No obstante, hoy la mitad del electorado brasileño renuncia a su idiosincrasia y respeto multirracial para entregar la dirección de la nación a un evocador de discursos autoritarios y conductas genocidas, comportamiento, que tanto daño ha hecho a la humanidad. Sin duda, la historia está plegada de engendros políticos y de multitudes que llevan a estos venenosos personajes a liderar pueblos y naciones. Sin ir más lejos, Adolfo Hitler es considerado en la actualidad uno de los mayores ejemplos de brutalidad, sin embargo, su escalada política hubiera sido imposible sin el contundente apoyo de las clases privilegiadas: industriales y comerciantes alemanes, austriacos y algunas personalidades del círculo aristocrático inglés que silenciosamente apoyaron al Führer: una de las razones por la cual Eduardo VIII tuvo que abdicar a la corona británica y exiliarse en Francia hasta el día de su muerte.
Incluso, importantes capitales estadounidenses impulsaron en un principio el ascenso de Hitler, adjudicándole el crecimiento económico de Alemania, después de años de pobreza a raíz de la derrota germana en la Primera Guerra Mundial. Entre ellos, vale mencionar al millonario Henry Ford, y a Joseph Kennedy, padre del expresidente John F. Kennedy, quien fue obligado a dejar su cargo de Embajador de Washington en Londres debido a su clandestina cercanía con la composición política del Tercer Reich. Grupos de poder interesados exclusivamente en resultados macroeconómicos y bursátiles, que pretenden absoluto desconocimiento de abusos cometidos en perjuicio de hombres, mujeres y niños; muchas veces, en situaciones infrahumanas. Codiciosos que no miran más lejos de sus intereses y fortunas personales sin importarles la condición de los ciudadanos que conforman el territorio del cual lucran y se benefician.
Ante las actuales realidades sociales y políticas, hay que preguntarse qué motiva a gran parte de los electorados mundiales a identificarse con discursos tanto de extrema izquierda como ultraderechistas. Ambos, identificados con conductas violentas y represoras, y con altas cargas de venganza contra todos aquellos que no se adhieren a sus principios partidistas. Sin más, políticos con posturas ideológicas antagónicas al supuesto desarrollo civilizatorio, tecnológico y científico de los pueblos del primer mundo.

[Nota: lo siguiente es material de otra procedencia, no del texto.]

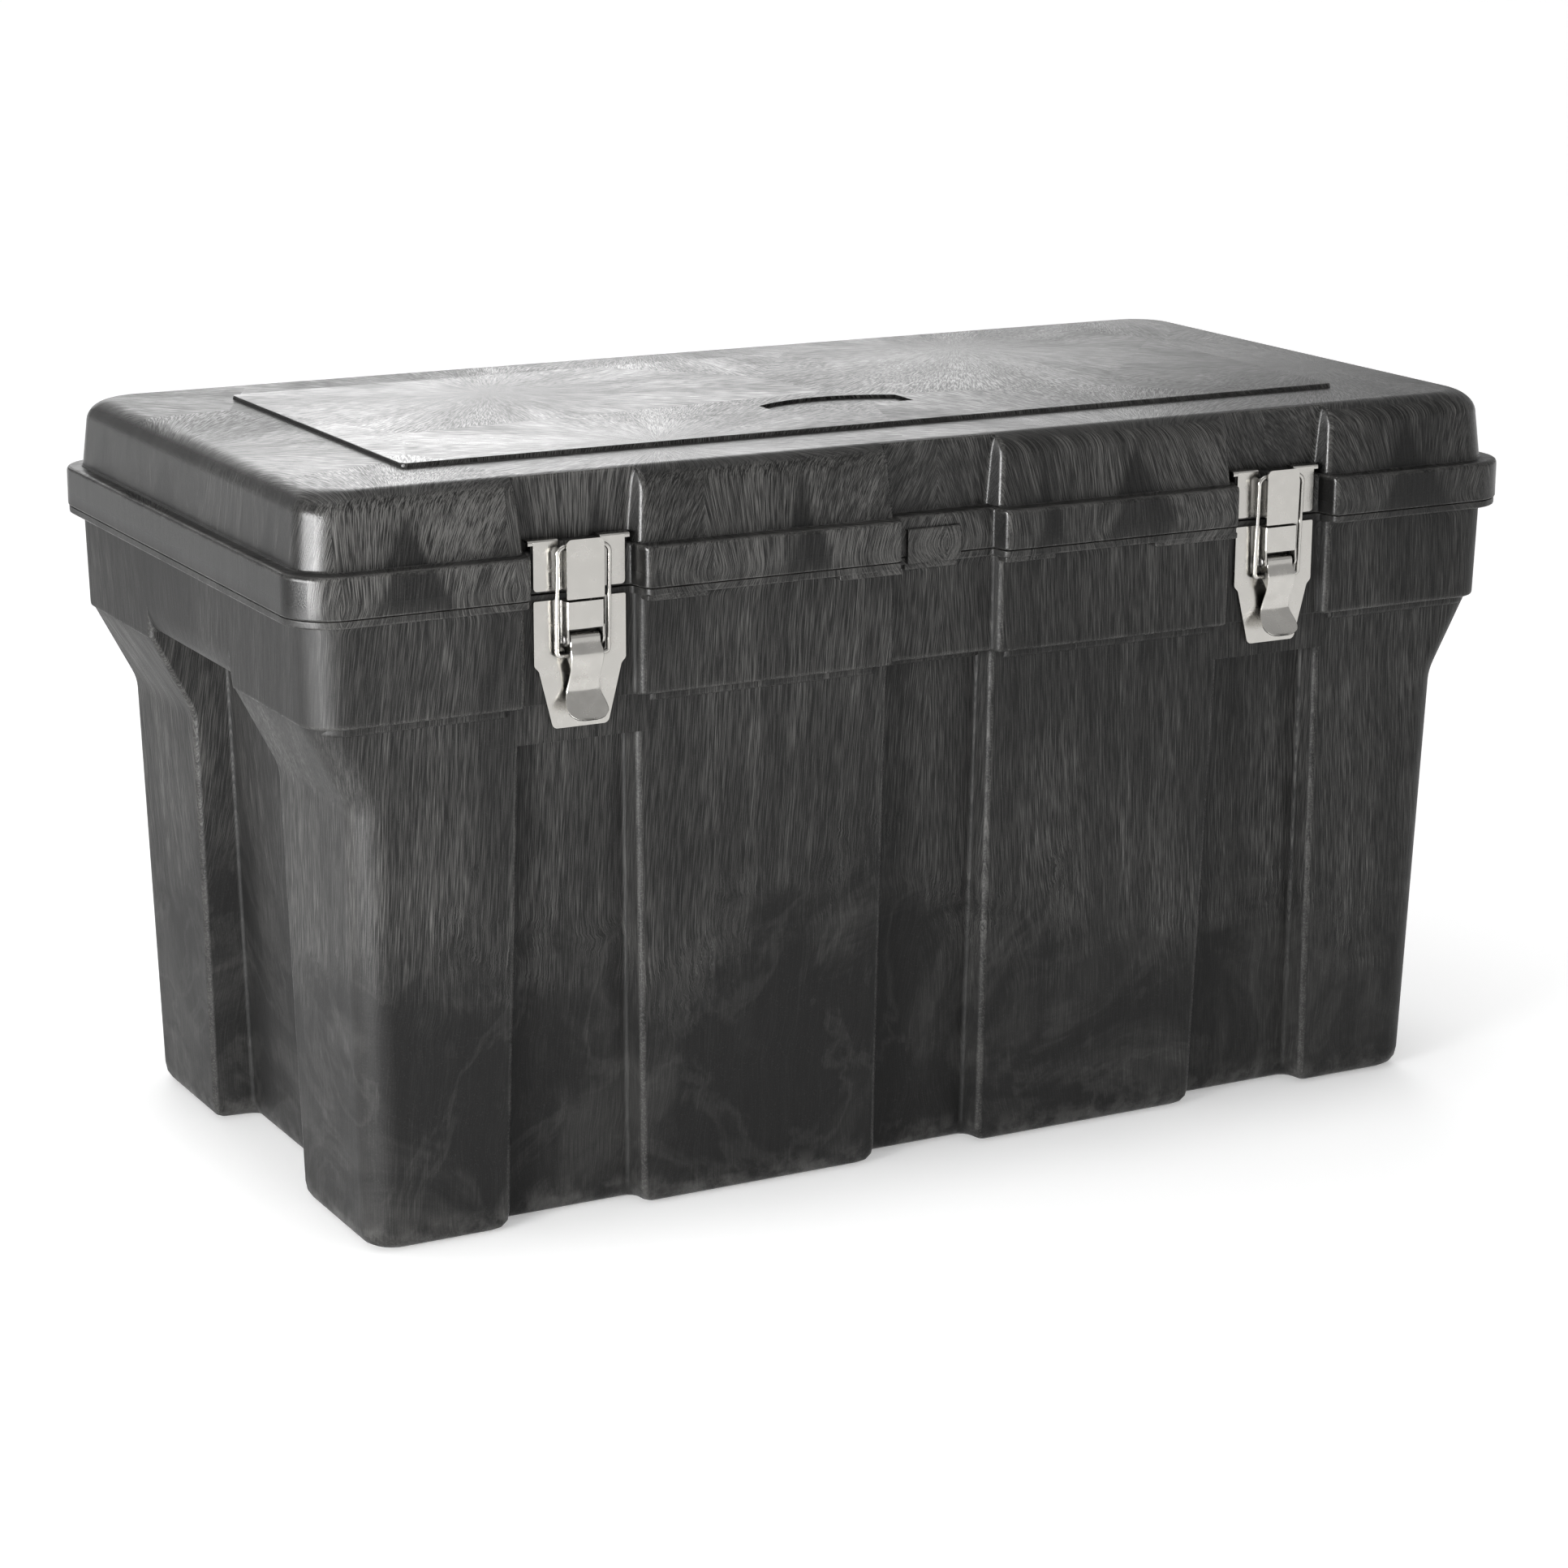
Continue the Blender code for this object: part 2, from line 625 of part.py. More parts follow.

Más aún, resulta inconcebible qué en un contexto mundial marcado por el sufrimiento de hordas migratorias en busca de refugio, siquiera existan grupos de poder que aboguen por el dominio del hombre blanco cristiano sobre una extensa masa multitudinaria a la que abruptamente descalifican. Es hora de tomar conciencia y comprender de una vez por todas, que la situación del mundo no está para repudiar a grupos humanos por el color de la piel, credo religioso y mucho menos por condición de género: coyunturas que los asiduos seguidores de Jair Bolsonaro abominan firmemente.